The validity of an arbitration agreement between the parties may also arise from some international agreements. In particular, in paragraph 2 of Article 57 of the Customs Convention on the International Transport of Goods under Cover of TIR Carnets (TIR Convention 1975) stated that any dispute between two or more parties concerning the interpretation or application of this Convention which cannot be settled by the means indicated in paragraph 1 of this article shall, at the request of one of them, be referred to an arbitration tribunal.
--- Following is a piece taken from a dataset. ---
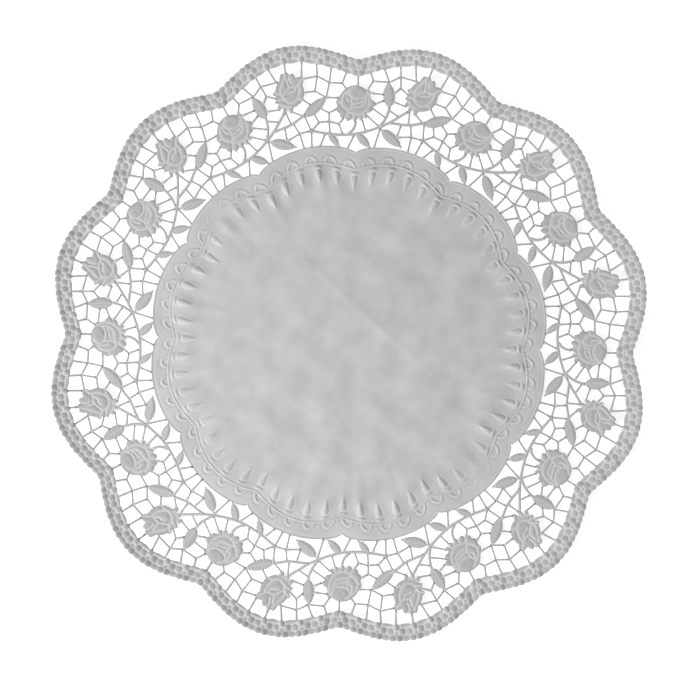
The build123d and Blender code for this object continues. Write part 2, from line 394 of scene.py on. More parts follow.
def panel_relief(bearing, inset):
    """Height and painted shading. A teardrop is a dome over a shape with a half round head and a tapering
    tail.
    Above it a short curved bead and a pressed line follow one arc, and a low ridge runs under all of them.
    The teardrop and its bead are painted darker as shade; the arc, the edge line and a halo beside each
    teardrop are painted lighter as light."""
    beside = np.radians(from_teardrop(bearing)) * (panel_edge(bearing) - inset)
    past = inset - teardrop_middle
    share = limited(np.where(past < 0, -past / head_length, past / tail_length))
    width = teardrop_half_width * np.where(past < 0, np.sqrt(1 - share**2), 1 - share**1.2)
    body = limited(1 - (beside / np.maximum(width, 0.05)) ** 2) ** 0.8 * (share < 1)
    arch = inset - 0.17 * beside**2
    cap = bell(arch - cap_inset, 0.8) * limited((2.3 - np.abs(beside)) / 0.6)
    arc = bell(arch - arc_inset, 0.42) * limited((2.5 - np.abs(beside)) / 0.6)
    under = bell(beside, 1.7) * limited((inset - 0.8) / 2) * limited((15 - inset) / 5)
    flank = bell(np.abs(beside) - width - 0.45, 0.5) * (share < 1)
    line = edge_line(inset)
    height = 0.44 * body + 0.42 * cap - 0.12 * arc + 0.3 * under - 0.14 * flank + line_height * line
    # Painted shading: shade on the teardrops and their beads, light on the arcs, the edge line and beside
    # the teardrops.
    painted_shading = 0.1 * body + 0.2 * cap - 0.7 * arc - 0.65 * flank * (1 - body) - 0.35 * line
    return height * depth_share(bearing), painted_shading * depth_share(bearing)


# %% [markdown]
# Handled paper is never quite flat. Waves, the folds that the teardrops gather and three old creases are
# small heights, so they are added to the relief. Their chances come from one seed, so they stay the same.

# %% Wrinkles of the panel
chance = np.random.default_rng(7)
wave_directions, wave_lengths = chance.uniform(0, pi, 9), chance.uniform(14, 46, 9)
wave_starts = chance.uniform(0, 2 * pi, 9)
pucker_heights = 0.75 * chance.uniform(0, 1, 60) ** 1.5
pucker_lengths = chance.uniform(6, 16, 60)
creases = [((-22, 65), (47, -33), 0.22), ((-2, 62), (30, 40), 0.08), ((20, -30), (52, -8), 0.08)]


def cockle(right, up):
    """Faint wrinkles of handled paper: a few slow waves in fixed directions, added up."""
    waves = [np.sin((right * cos(way) + up * sin(way)) * 2 * pi / length + start)
             for way, length, start in zip(wave_directions, wave_lengths, wave_starts)]
    return 0.8 * sum(waves) / len(waves)


def puckers(bearing, inset):
    """Each teardrop gathers the paper inside it into a soft fold that points to the middle. Across the
    fold the height is a cosine squared; along it the height falls off over the fold's own length."""
    number = np.round((bearing - teardrop_first) / teardrop_step).astype(int) % len(pucker_heights)
    across = np.cos(np.radians(from_teardrop(bearing) * 180 / teardrop_step)) ** 2
    along = limited(inset / 8) * np.exp(-np.clip(inset - 10, 0, None) / pucker_lengths[number])
    return pucker_heights[number] * across * along


def crease_height(right, up):
    """Old folds of a sheet that was packed: a bell curve across each line, which fades at its ends."""
    total = np.zeros_like(right)
    for (x, y), (end_x, end_y), high in creases:
        length = np.hypot(end_x - x, end_y - y)
        way_x, way_y = (end_x - x) / length, (end_y - y) / length
        along = ((right - x) * way_x + (up - y) * way_y) / length
        aside = (right - x) * way_y - (up - y) * way_x
        total += high * bell(aside, 2.0) * limited(4 * along) * limited(4 * (1 - along))
    return total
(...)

Thus, the fact of carrying out the carriage of goods by parties in accordance with the provisions of the TIR Convention 1975 means that parties have concluded an arbitration agreement and presumes its validity. Most arbitration institutions have standard arbitration clauses that can be used by parties to confirm the parties’ intentions. With the development of international relations and international business, the issue of the validity of the arbitration agreement obviously needs some changes. Contracts on significant sums of money may be concluded orally, but for the validity of the arbitration clause, it is necessary to use the written form. Compliance of an arbitration agreement with formal requirements is crucial now.